Side note: When we finally got approval to uninstall it for very short periods of time, we found uninstalling Sophos to be like ripping off a band-aid, and have your arm come off along: Uninstalling Sophos repeatedly left our servers in a borked, inoperable state (pro tip: use "netsh reset winsock" to fix that - usually).

So, with uninstalling Sophos entirely out of the question, we eventually ended up with some good old fashioned debugging and a lot of trial and error. And lo behold the fruitful outcome (and point to this post):

Thou shalt disable Sophos WebIntelligence on thy servers!
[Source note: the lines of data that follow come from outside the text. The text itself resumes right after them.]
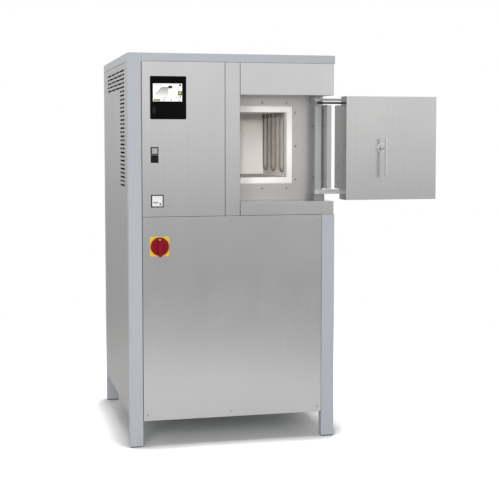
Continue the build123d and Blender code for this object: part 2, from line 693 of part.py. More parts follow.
def switchgear():
    """A mounting plate on two rails with contactors, breakers, relays and a terminal strip."""
    plate_y = 420.0
    plate = block(62, 338, plate_y, plate_y + 2, 940, 1430)
    stand = [block(x, x + 30, plate_y + 2, plate_y + 32, 882, 1430) for x in (70, 300)]
    pieces = [plate] + stand
    for rail_z in (1040.0, 1190.0, 1340.0):
        pieces.append(block(80, 320, plate_y - 7.5, plate_y, rail_z - 17.5, rail_z + 17.5))
    for index in range(2):
        x = 90.0 + index * 60.0
        body = block(x, x + 45, plate_y - 92, plate_y - 7.5, 1305, 1385)
        body -= block(x + 8, x + 37, plate_y - 93, plate_y - 80, 1330, 1360)
        pieces.append(body)
    for index in range(6):
        x = 90.0 + index * 18.5
        body = block(x, x + 17.5, plate_y - 70, plate_y - 7.5, 1148, 1232)
        lever = block(x + 5, x + 12, plate_y - 78, plate_y - 70, 1182, 1196)
        pieces.append(body + lever)
    pieces.append(block(215, 305, plate_y - 110, plate_y - 7.5, 1135, 1245))
    for index in range(20):
        x = 90.0 + index * 8.2
        pieces.append(block(x, x + 7.6, plate_y - 48, plate_y - 7.5, 1015, 1065))
    return group(pieces)


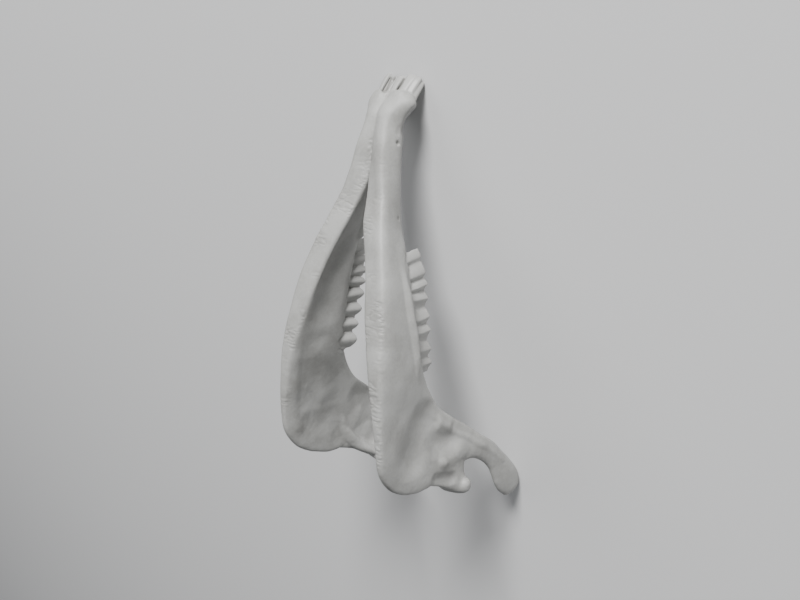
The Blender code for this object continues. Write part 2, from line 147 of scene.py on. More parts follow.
Lobe = namedtuple("Lobe", "name front ridge rear inner_front tip inner_rear width below lean")
LOBES = (
    Lobe("third_premolar", 107.6, 103.6, 101.3, 105.0, 103.2, 101.2, 4.8, 2.6, 0.15),
    Lobe("fourth_premolar", 101.7, 96.2, 94.1, 100.2, 97.6, 95.0, 6.4, 0.9, 0.15),
    Lobe("first_molar_front", 94.5, 91.6, 88.4, 94.9, 92.4, 90.0, 7.4, 0.5, 0.16),
    Lobe("first_molar_rear", 89.6, 86.4, 81.6, 89.9, 87.4, 84.5, 7.6, 0.8, 0.0),
    Lobe("second_molar_front", 82.0, 77.8, 73.6, 84.4, 81.2, 77.3, 8.2, 0.8, 0.12),
    Lobe("second_molar_rear", 75.4, 72.4, 67.4, 77.2, 73.6, 69.6, 8.2, 0.5, 0.05),
    Lobe("third_molar_front", 68.0, 64.4, 59.2, 69.5, 66.4, 62.5, 8.0, 0.6, 0.0),
    Lobe("third_molar_middle", 60.8, 58.3, 54.4, 62.5, 58.6, 54.0, 7.8, 0.0, 0.0),
    Lobe("third_molar_rear", 55.6, 54.4, 52.6, 55.2, 54.2, 53.2, 4.0, 4.0, 0.0),
)
CROWN_HEIGHT = 12.0
CROWN_TILT = 0.2
CROWN_MIDDLE = 34.0
TONGUE_DROP = 2.4
LOBE_OVERLAP = 0.35
CHEEK_EDGE = (
    (-1.0, 0.44, 1.1),
    (-0.5, 0.80, 0.6),
    (0.0, 1.00, 0.0),
    (0.5, 0.58, 0.5),
    (1.0, 0.42, 1.0),
)
TONGUE_EDGE = (
    (1.0, -0.24, 5.0),
    (0.90, -0.46, 2.6),
    (0.64, -0.70, 1.0),
    (0.30, -0.93, 0.25),
    (0.0, -1.02, 0.0),
    (-0.30, -0.93, 0.25),
    (-0.64, -0.70, 1.0),
    (-0.90, -0.46, 2.6),
    (-1.0, -0.24, 5.0),
)
TOOTH_ROW = (
    (50.0, 25.1), (61.0, 24.2), (72.0, 22.6), (82.0, 20.6), (90.0, 19.3), (98.0, 18.3), (107.0, 16.1),
    (115.0, 14.0),
)

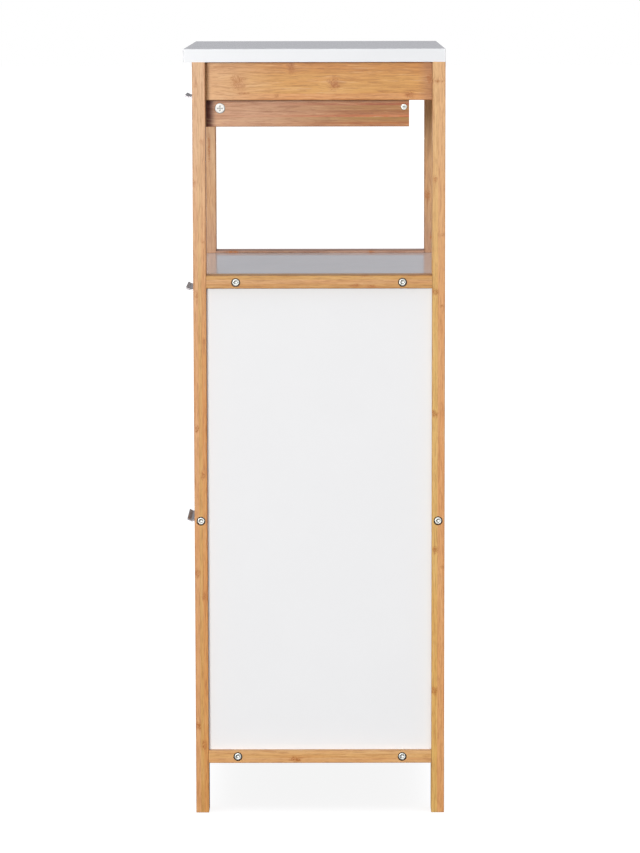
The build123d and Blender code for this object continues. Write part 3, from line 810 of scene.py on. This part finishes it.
def canvas():
    """Undyed cotton canvas: a plain weave with slubs, creases and a little unevenness in its tone."""
    shader = Shader("cotton_canvas", {"Roughness": 0.88, "Sheen Weight": 0.35, "Sheen Roughness": 0.5})
    shader.set({"Specular IOR Level": 0.25})
    place = shader.coordinates()
    x, y, z = shader.split(place)
    threads_per_mm = 0.95
    turn = 2 * math.pi * threads_per_mm
    waves = {}
    for name, value in (("x", x), ("y", y), ("z", z)):
        scaled = shader.times(value, turn)
        waves[name] = (shader.math("SINE", scaled), shader.math("COSINE", scaled))
    pairs = (("x", "y"), ("y", "z"), ("z", "x"))
    crossings = [shader.times(waves[a][0], waves[b][1]) for a, b in pairs]
    woven = shader.math("ADD", shader.math("ADD", crossings[0], crossings[1]), crossings[2])
    weave = shader.spread(woven, -1.5, 1.5)
    lengthwise = shader.join(shader.times(x, 0.1), y, shader.times(z, 1.6))
    slub = shader.noise(lengthwise, 1.0, 3.0)
    blotch = shader.noise(place, 0.018, 4.0, 0.6)
    crease = shader.noise(place, 0.06, 3.0, 0.65, 0.6)
    tone = shader.mix(shader.spread(blotch, 0.35, 0.65), seen(221, 212, 194), seen(232, 225, 210))
    slubs = shader.times(shader.spread(slub, 0.58, 0.74), 0.5)
    tone = shader.mix(slubs, tone, seen(205, 191, 164))
    shaded = shader.times(shader.spread(weave, 0.45, 0.0), 0.35)
    tone = shader.mix(shaded, tone, seen(168, 154, 130))
    shader.set({"Base Color": tone})
    relief = shader.math("MULTIPLY_ADD", weave, 0.25)
    shader.feed(relief.node.inputs[2], crease)
    shader.bump(relief, 0.9 * mm, 0.7)
    return shader.material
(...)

Since we disabled WebIntelligence across all our UC4 servers, we have not seen a single further crash for a few weeks now, compared to dozens of crashes per day(!) before.

I don't claim to entirely know what WebIntelligence does, but it appears to be some sort of web browsing/script protection nested deep in the TCP stack. So this module should not be of much use on most server machines anyway.

Full disclaimer: We do still occasionally see other agent issues, foremost agents not properly reconnecting to the engine after network failures. But we see those at a rate of about one per month, which is nothing compared to the Sophos-related crashing. I was assured by a developer at AutomicWorld that V12 agents did get some love and thus have partly rewritten network code (due to unifying the socket library, related to the upcoming support of IPv6). So we hope to see further stability improvements with version 12.

@Automic: Can we somehow get someone to update the KB article with this knowledge, and change it's recommendation from a full removal to disabling Web Intelligence?